Intelligent machines, however, can be trained to do a variety of actions, even after installation and use for a different manufacturing chore. They can learn various movements by being "shown" what to do through manual manipulation, or they can have software upgrades that can expand and extend their performance.

A hard-coded robot, on the other hand, is just a one-trick pony.

"But when robots start to have initiative," he said, "sometimes the customers don't like that so much." As an example, he showed a video of a Baxter robot moving an object, but accidentally dropping it. Knowing that it had dropped it, it didn't continue the placement motion, but instead merely went back to pick up another object. "Some of our customers hate that," he said. "They hate having a machine that doesn't do the same thing again and again."

From Brooks' point of view, an industrial robot should have the "common sense" to not complete a pointless action. But he believes it will take some time before we puny humans will tolerate such changes in behavior – "initiative," as he called it.

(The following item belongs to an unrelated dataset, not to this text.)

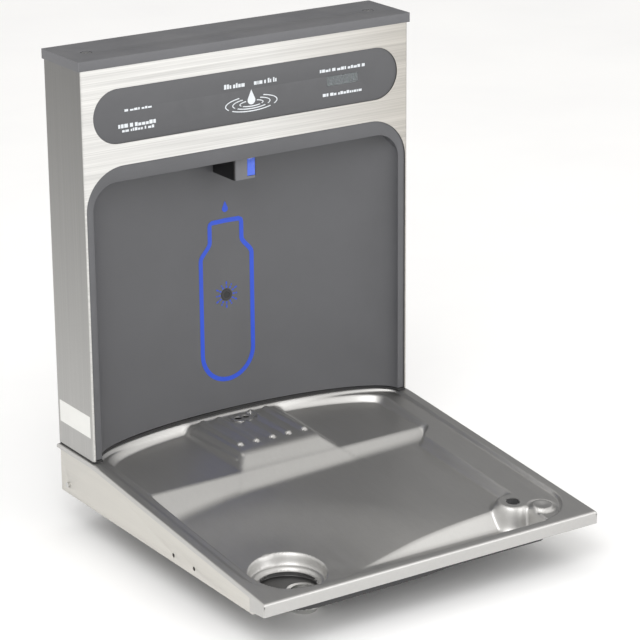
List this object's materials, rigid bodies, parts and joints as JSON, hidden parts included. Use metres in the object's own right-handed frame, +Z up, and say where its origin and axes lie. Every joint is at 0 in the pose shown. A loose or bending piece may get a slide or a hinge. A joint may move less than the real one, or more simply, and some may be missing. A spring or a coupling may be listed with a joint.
{
  "type": "drinking fountain",
  "caption": "Wall-hung bottle-filling fountain: stainless tower with a curved alcove and sensor filler over a sloping stamped basin with drain and bubbler boss.",
  "frame": {"origin": "centre of the bounding box at its lowest level, which is the open end of the drain spigot", "axes": "+Z up, -Y out of the wall towards the user, +X to the user's right"},
  "size_m": [0.467, 0.474, 0.6025],
  "materials": {
    "stainless": "brushed, fine grain",
    "skirt_steel": "brushed, matt",
    "bright_steel": "bright stamped",
    "galvanised": "zinc coated sheet",
    "fastener": "plated",
    "dark_plastic": "fine moulded texture",
    "black_plastic": "moulded",
    "grey_plastic": "moulded",
    "white_plastic": "moulded",
    "gasket": "soft black",
    "pale_print": "printed",
    "blue_print": "printed film",
    "blue_lens": "moulded light lens",
    "dark_lens": "infrared window",
    "window": "tinted window",
    "circuit_board": "solder mask",
    "brass": "machined",
    "water_tube": "drawn tube",
    "painted_case": "powder coat",
    "cable": "insulated leads",
    "label_stock": "blank label"
  },
  "bodies": {
    "fountain": {"tower_shell": "stainless", "back_plate": "galvanised", "top_cap": "dark_plastic", "cap_screws": "fastener", "alcove_liner": "dark_plastic", "liner_clips": "galvanised", "base_gasket": "gasket", "control_bezel": "dark_plastic", "bezel_nuts": "fastener", "panel_icons": "pale_print", "display_window": "window", "display_board": "circuit_board", "display_digits": "pale_print", "nozzle_hood": "dark_plastic", "hood_lens": "blue_lens", "light_board": "circuit_board", "fill_nozzle": "brass", "nozzle_gasket": "gasket", "nozzle_nut": "brass", "aerator": "grey_plastic", "sensor_body": "black_plastic", "sensor_lens": "dark_lens", "sensor_nut": "fastener", "bottle_graphic": "blue_print", "valve_body": "white_plastic", "valve_coil": "black_plastic", "valve_guide_tube": "fastener", "valve_spring": "fastener", "valve_bracket": "galvanised", "flow_regulator": "white_plastic", "inlet_union": "white_plastic", "union_nut": "grey_plastic", "inlet_tube": "water_tube", "link_tube": "water_tube", "outlet_tube": "water_tube", "control_box": "grey_plastic", "control_lid": "grey_plastic", "control_board": "circuit_board", "power_supply": "painted_case", "wiring_harness": "cable", "basin": "stainless", "left_skirt": "skirt_steel", "right_skirt": "skirt_steel", "rear_rail": "galvanised", "skirt_screws": "fastener", "tower_studs": "fastener", "tower_nuts": "fastener", "bottle_strainer": "bright_steel", "strainer_nut": "brass", "drain_cup": "bright_steel", "drain_gasket": "gasket", "drain_spigot": "bright_steel", "drain_nut": "white_plastic", "data_label": "label_stock"},
    "plunger": {"valve_plunger": "fastener"},
    "valve_release": {"valve_collet": "grey_plastic"},
    "inlet_release": {"inlet_collet": "grey_plastic"},
    "flow_screw": {"regulator_screw": "brass"}
  },
  "joints": [
    {"name": "plunger_lift", "type": "slide", "parent": "fountain", "child": "plunger", "axis": [0, 0, 1], "range_m": [0, 0.0024], "stiffness_N_per_m": 200, "springref_m": -0.002, "deforming": ["valve_spring"]},
    {"name": "valve_collet_press", "type": "slide", "parent": "fountain", "child": "valve_release", "axis": [-1, 0, 0], "range_m": [0, 0.0013]},
    {"name": "inlet_collet_press", "type": "slide", "parent": "fountain", "child": "inlet_release", "axis": [0, 0, 1], "range_m": [0, 0.0013]},
    {"name": "flow_adjust", "type": "hinge", "parent": "fountain", "child": "flow_screw", "pos_m": [0.036, 0.179, 0.49], "axis": [0, 0, 1], "range_deg": [-180, 180]}
  ]
}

Rethink Robotics is working to develop machines that can take make intelligent decisions and take initiative, he said, "But I think it's going to be awhile before more than the early adopters get used to that."

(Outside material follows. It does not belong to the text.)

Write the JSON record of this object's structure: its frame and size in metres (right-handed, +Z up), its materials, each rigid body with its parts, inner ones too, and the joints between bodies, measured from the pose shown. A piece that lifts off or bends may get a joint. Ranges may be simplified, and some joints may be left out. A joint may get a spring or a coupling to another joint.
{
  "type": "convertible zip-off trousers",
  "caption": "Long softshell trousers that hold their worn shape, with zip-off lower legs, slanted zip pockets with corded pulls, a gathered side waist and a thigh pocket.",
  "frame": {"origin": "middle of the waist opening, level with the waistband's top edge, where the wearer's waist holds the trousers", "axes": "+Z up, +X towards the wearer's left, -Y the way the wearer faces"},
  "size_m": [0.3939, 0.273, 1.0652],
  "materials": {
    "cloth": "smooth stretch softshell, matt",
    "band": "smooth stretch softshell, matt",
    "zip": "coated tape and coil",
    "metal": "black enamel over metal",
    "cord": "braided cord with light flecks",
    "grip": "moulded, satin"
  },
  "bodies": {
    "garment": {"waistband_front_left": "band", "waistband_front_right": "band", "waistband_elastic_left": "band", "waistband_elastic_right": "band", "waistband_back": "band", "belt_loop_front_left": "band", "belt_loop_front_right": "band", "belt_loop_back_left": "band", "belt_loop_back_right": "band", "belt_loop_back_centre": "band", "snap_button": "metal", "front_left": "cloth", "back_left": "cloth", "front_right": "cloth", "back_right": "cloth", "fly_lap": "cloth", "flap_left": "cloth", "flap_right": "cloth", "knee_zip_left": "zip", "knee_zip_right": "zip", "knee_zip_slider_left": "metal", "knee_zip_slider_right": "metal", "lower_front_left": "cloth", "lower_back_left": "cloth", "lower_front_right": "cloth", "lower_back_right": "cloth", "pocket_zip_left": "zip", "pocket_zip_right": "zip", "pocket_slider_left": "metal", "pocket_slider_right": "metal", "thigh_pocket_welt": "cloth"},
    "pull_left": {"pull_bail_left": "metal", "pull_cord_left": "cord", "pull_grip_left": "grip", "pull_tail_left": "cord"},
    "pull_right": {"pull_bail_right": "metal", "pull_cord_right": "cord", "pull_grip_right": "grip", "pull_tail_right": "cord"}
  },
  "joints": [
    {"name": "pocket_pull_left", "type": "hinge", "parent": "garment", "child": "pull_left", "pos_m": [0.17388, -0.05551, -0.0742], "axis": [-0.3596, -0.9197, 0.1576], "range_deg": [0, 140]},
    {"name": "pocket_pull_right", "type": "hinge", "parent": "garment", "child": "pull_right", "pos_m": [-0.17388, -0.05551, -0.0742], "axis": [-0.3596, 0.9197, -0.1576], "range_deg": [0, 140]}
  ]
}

After bemoaning the recalcitrance of the industrial-robot user base, Brooks went on to tick off four things that the robotic-development community should focus on that could jumpstart robot development and make people more comfortable sharing their world with their robotic brethren.

First on his list would be to upgrade visual object-recognition capabilities of robots to match that of a two-year-old child. "Computer vision has gotten fantastically better in the last 10 years – Moore's Law has been very, very good to it," he said. "But we don't recognize categories the same way a two-year-old child is good at recognizing categories."

His next benchmark comparison was a four-year-old kid – specifically, in terms of language-recognition. Children can easily pick out an individual voice in a noisy environment, he said, and handle accents and basic grammar. "They are much better at understanding language than any of our current systems," he said.

Next up was a six-year-old, who has enough fine-motor dexterity to, for example, tie their own shoelaces. "A six-year-old child can do every single thing that a factory worker in China does in terms of manipulation," he said. "Our robots right now are pathetic at dextrous manipulation."

You may have guessed that Brooks' final example of the need for robotic improvement would be embodied in an eight-year-old child - social understanding. A robot should recognize us, know our range of capabilities, and treat as individuals as can an eight-year-old, he said.

"Every time you go to the ATM machine – every day for the last five years – it says, 'Do you want to speak Spanish today?' No. Stop asking that stupid question." That ATM machine – that robot – should know who you are, what you know, and how to interact with you – individually – on a much more natural basis.

If these four goals are met, he said, "The machines of the future that have initiative are not so scary."